### Exercise
Report all lines holding "this".

(Stored items)

+ + + + + + +

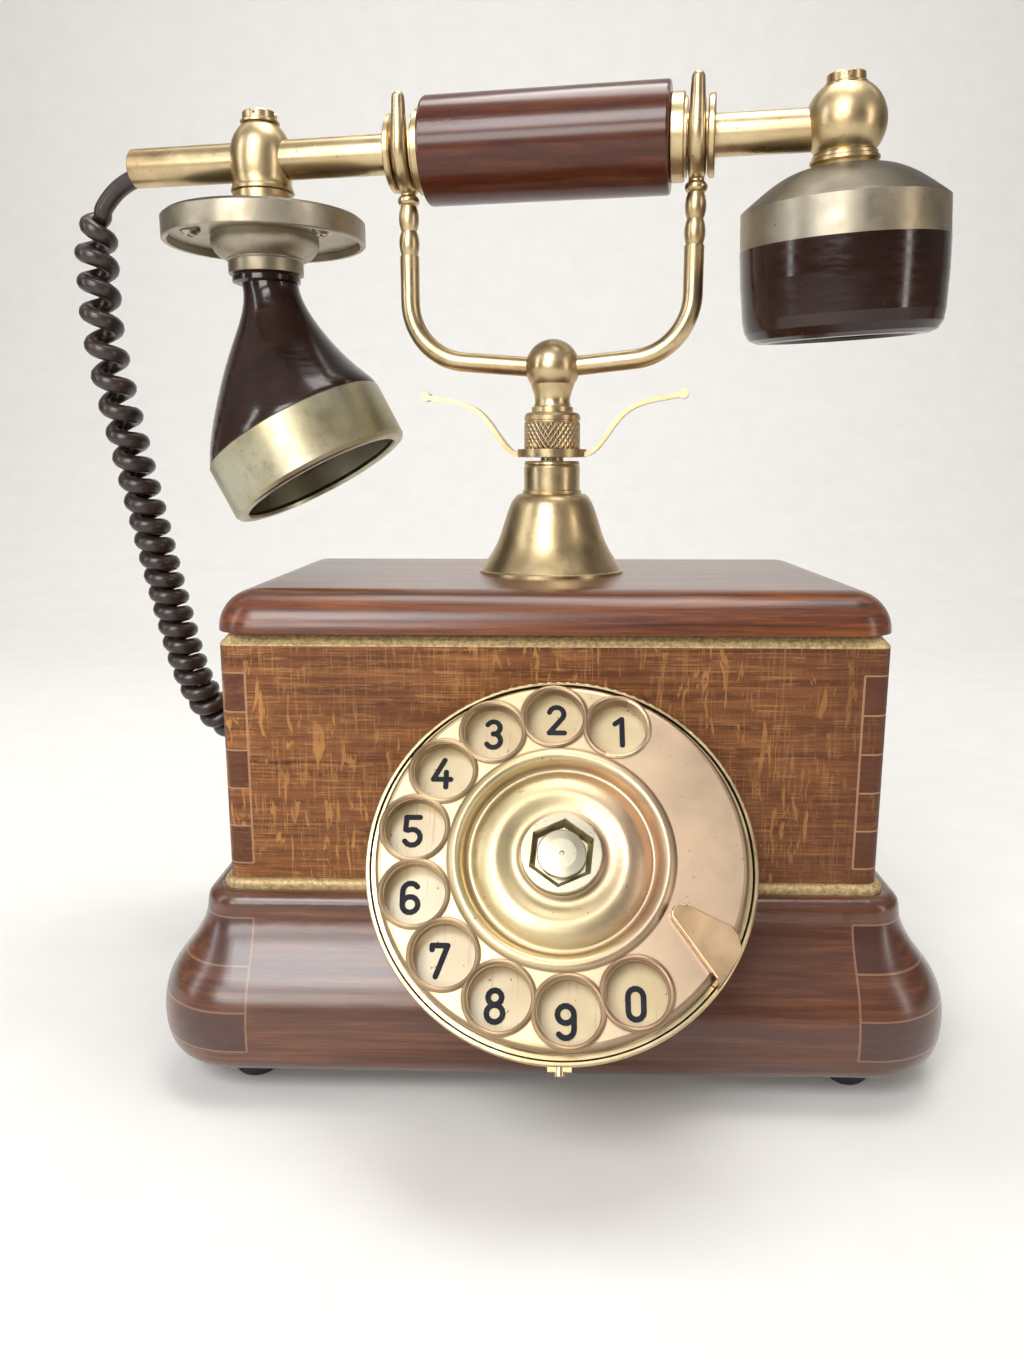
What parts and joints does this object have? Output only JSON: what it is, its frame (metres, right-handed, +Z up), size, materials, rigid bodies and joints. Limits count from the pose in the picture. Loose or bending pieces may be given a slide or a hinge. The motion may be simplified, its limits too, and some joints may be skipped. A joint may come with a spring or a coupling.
{
  "type": "rotary desk telephone",
  "caption": "Desk telephone in a moulded wooden box case with a tilted rotary dial, a brass column cradle and a tube handset with a curled cord.",
  "frame": {"origin": "on the table plane under the middle of the bounding box without the cord", "axes": "+X to the user's right, +Y away from the user, +Z up; the dial faces -Y"},
  "size_m": [0.225, 0.1923, 0.2342],
  "materials": {
    "oak": "satin lacquer",
    "dark_oak": "gloss lacquer",
    "gilt": "gold paint",
    "brass": "aged polish",
    "satin_brass": "dull",
    "pale_brass": "fine satin",
    "nickel": "bright",
    "mahogany": "gloss varnish",
    "bakelite": "gloss",
    "capsule": "matt",
    "enamel": "gloss",
    "ink": "matt",
    "rubber": "matt",
    "steel": "plain",
    "gong": "spun",
    "winding": "enamelled wire",
    "gland": "matt",
    "cord": "gloss"
  },
  "bodies": {
    "case": {"front_board": "oak", "back_board": "oak", "left_board": "oak", "right_board": "oak", "top_slab": "dark_oak", "gilt_cove": "gilt", "gilt_bead": "gilt", "base_front": "dark_oak", "base_back": "dark_oak", "base_left": "dark_oak", "base_right": "dark_oak", "floor_plate": "steel", "rubber_feet": "rubber", "line_cord_gland": "gland", "handset_cord_gland": "gland", "column_bell": "brass", "hook_contacts": "steel", "dial_cup": "brass", "dial_ring": "brass", "number_plate": "enamel", "dial_digits": "ink", "finger_stop": "brass", "dial_chassis": "steel", "ringer_gongs": "gong", "ringer_motor": "steel", "induction_coil": "winding", "terminal_block": "capsule", "cord_end": "cord"},
    "cradle": {"plunger_rod": "nickel", "wing_ring": "brass", "knurled_collar": "brass", "cradle_ball": "brass", "fork_rod": "brass", "fork_beads": "brass", "cradle_prongs": "brass"},
    "hook_lever": {"hook_lever": "steel"},
    "finger_wheel": {"finger_wheel": "pale_brass", "wheel_hub": "pale_brass", "main_gear": "steel"},
    "idle_gear": {"idle_gear": "steel"},
    "governor": {"governor": "steel"},
    "clapper": {"ringer_clapper": "steel"},
    "handset": {"handset_tube": "brass", "grip": "mahogany", "grip_spools": "brass", "mouth_ball": "brass", "ear_ball": "brass", "ball_nuts": "brass", "ear_cap": "satin_brass", "ear_cup": "bakelite", "receiver_capsule": "capsule", "mouth_disc": "satin_brass", "mouth_boss": "satin_brass", "mouth_screws": "nickel", "horn": "bakelite", "horn_band": "brass", "transmitter_capsule": "capsule", "cord_tail": "cord", "cord_coil": "cord"}
  },
  "joints": [
    {"name": "dial_spin", "type": "hinge", "parent": "case", "child": "finger_wheel", "pos_m": [0.0108, -0.063, 0.0668], "axis": [0, 0.8059, -0.592], "range_deg": [0, 318], "stiffness_Nm_per_rad": 0.004, "springref_deg": -57.3},
    {"name": "idle_spin", "type": "hinge", "parent": "case", "child": "idle_gear", "pos_m": [0.0108, -0.03811, 0.08041], "axis": [0, 0.8059, -0.592], "range_deg": [-960, 0]},
    {"name": "governor_spin", "type": "hinge", "parent": "case", "child": "governor", "pos_m": [0.0233, -0.03758, 0.07437], "axis": [0, 0.8059, -0.592], "range_deg": [0, 1920]},
    {"name": "handset_lift", "type": "slide", "parent": "case", "child": "handset", "axis": [0, 0, 1], "range_m": [0, 0.08], "deforming": ["cord_coil"]},
    {"name": "cradle_lift", "type": "slide", "parent": "case", "child": "cradle", "axis": [0, 0, 1], "range_m": [0, 0.005]},
    {"name": "hook_rock", "type": "hinge", "parent": "case", "child": "hook_lever", "pos_m": [0.029, 0.0184, 0.082], "axis": [0, 1, 0], "range_deg": [0, 14]},
    {"name": "clapper_swing", "type": "hinge", "parent": "case", "child": "clapper", "pos_m": [0.009, 0.0114, 0.033], "axis": [0, 0, 1], "range_deg": [-9, 9], "stiffness_Nm_per_rad": 0.001}
  ],
  "couplings": [
    {"joint": "idle_spin", "follows": "dial_spin", "ratio": -3},
    {"joint": "governor_spin", "follows": "dial_spin", "ratio": 6},
    {"joint": "cradle_lift", "follows": "handset_lift", "ratio": 0.0625},
    {"joint": "hook_rock", "follows": "handset_lift", "rad_per_m": 3}
  ]
}
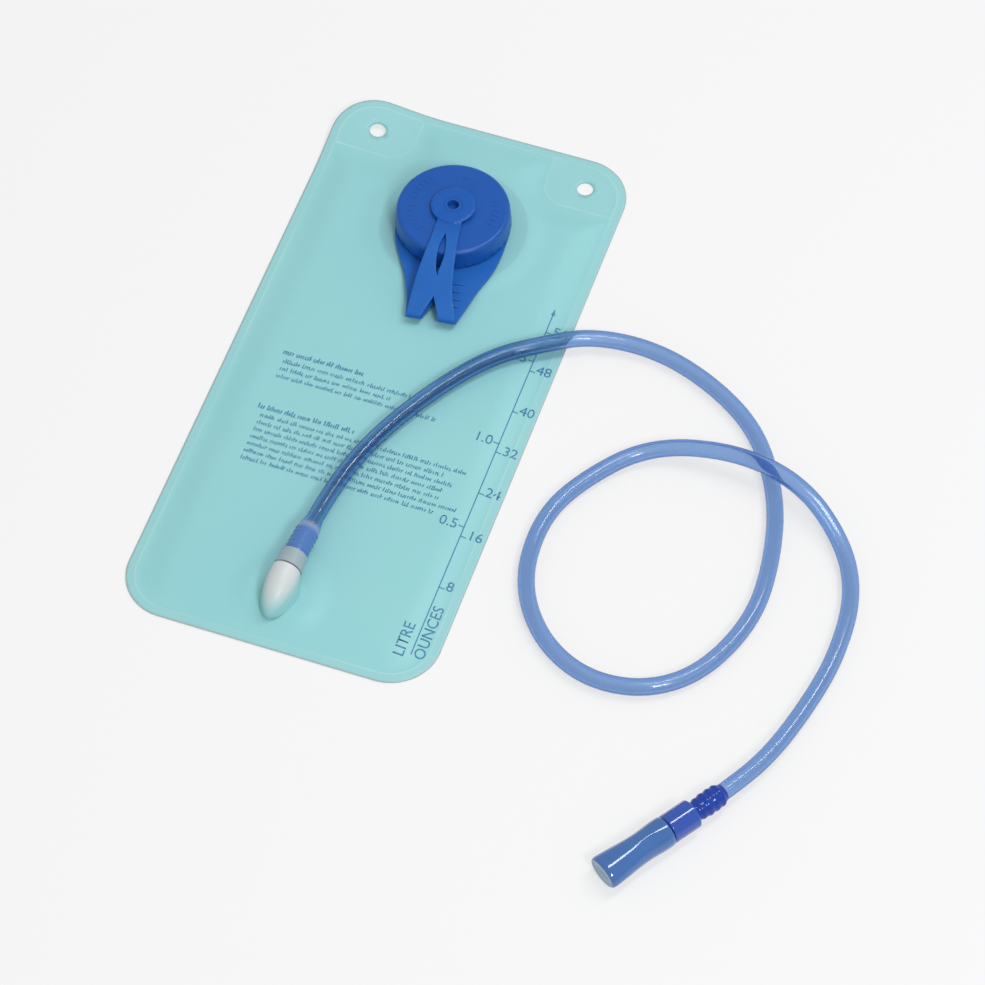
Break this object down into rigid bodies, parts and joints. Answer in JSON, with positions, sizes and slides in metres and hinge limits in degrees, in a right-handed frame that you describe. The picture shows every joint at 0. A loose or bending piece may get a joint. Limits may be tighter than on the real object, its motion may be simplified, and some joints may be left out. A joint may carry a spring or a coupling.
{
  "type": "hydration bladder",
  "caption": "Flat welded film water pouch with a tethered screw-cap filler, a hang hole in each top corner and a drinking hose ending in a twist-and-pull bite valve.",
  "frame": {"origin": "on the floor under the middle of the pouch, which lies on its back", "axes": "+X across the pouch to its right, +Y up the pouch towards the filler and the hang holes, +Z out of its front face"},
  "size_m": [0.3871, 0.4546, 0.0285],
  "materials": {
    "film": "translucent turquoise soft film, satin",
    "neck": "moulded blue plastic",
    "cap": "moulded blue plastic, satin",
    "tether": "flexible blue plastic, satin",
    "gasket": "silicone",
    "port": "frosted translucent plastic",
    "seal": "black rubber",
    "hose": "clear blue flexible tube",
    "valve": "translucent dark blue plastic",
    "bite": "translucent blue silicone"
  },
  "bodies": {
    "pouch": {"back_film": "film", "front_film": "film", "filler_neck": "neck", "tether_ring": "tether", "outlet_port": "port"},
    "cap_carrier": {"tether_strap": "tether"},
    "cap": {"screw_cap": "cap", "cap_gasket": "gasket"},
    "hose_line": {"hose_connector": "port", "port_o_ring": "seal", "drink_hose": "hose", "valve_housing": "valve"},
    "valve_slider": {"valve_o_ring": "seal"},
    "valve_sleeve": {"valve_spool": "valve", "mouthpiece": "bite"}
  },
  "joints": [
    {"name": "cap_lift", "type": "slide", "parent": "pouch", "child": "cap_carrier", "axis": [0, 0, 1], "range_m": [0, 0.006]},
    {"name": "cap_turn", "type": "hinge", "parent": "cap_carrier", "child": "cap", "pos_m": [0.002, 0.112, 0.0155], "axis": [0, 0, 1], "range_deg": [0, 540]},
    {"name": "hose_release", "type": "slide", "parent": "pouch", "child": "hose_line", "axis": [0.0523, 0.9986, 0], "range_m": [0, 0.014]},
    {"name": "valve_pull", "type": "slide", "parent": "hose_line", "child": "valve_slider", "axis": [-0.5592, -0.829, 0], "range_m": [0, 0.004]},
    {"name": "valve_twist", "type": "hinge", "parent": "valve_slider", "child": "valve_sleeve", "pos_m": [0.2486, -0.2132, 0.0088], "axis": [-0.5592, -0.829, 0], "range_deg": [0, 90]}
  ],
  "couplings": [
    {"joint": "cap_lift", "follows": "cap_turn", "m_per_rad": 0.000636},
    {"joint": "valve_pull", "follows": "valve_twist", "m_per_rad": 0.002546}
  ]
}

+ + + + + + +

### Result
What parts and joints does this object have? Output only JSON: what it is, its frame (metres, right-handed, +Z up), size, materials, rigid bodies and joints. Limits count from the pose in the picture. Loose or bending pieces may be given a slide or a hinge. The motion may be simplified, its limits too, and some joints may be skipped. A joint may come with a spring or a coupling.
Break this object down into rigid bodies, parts and joints. Answer in JSON, with positions, sizes and slides in metres and hinge limits in degrees, in a right-handed frame that you describe. The picture shows every joint at 0. A loose or bending piece may get a joint. Limits may be tighter than on the real object, its motion may be simplified, and some joints may be left out. A joint may carry a spring or a coupling.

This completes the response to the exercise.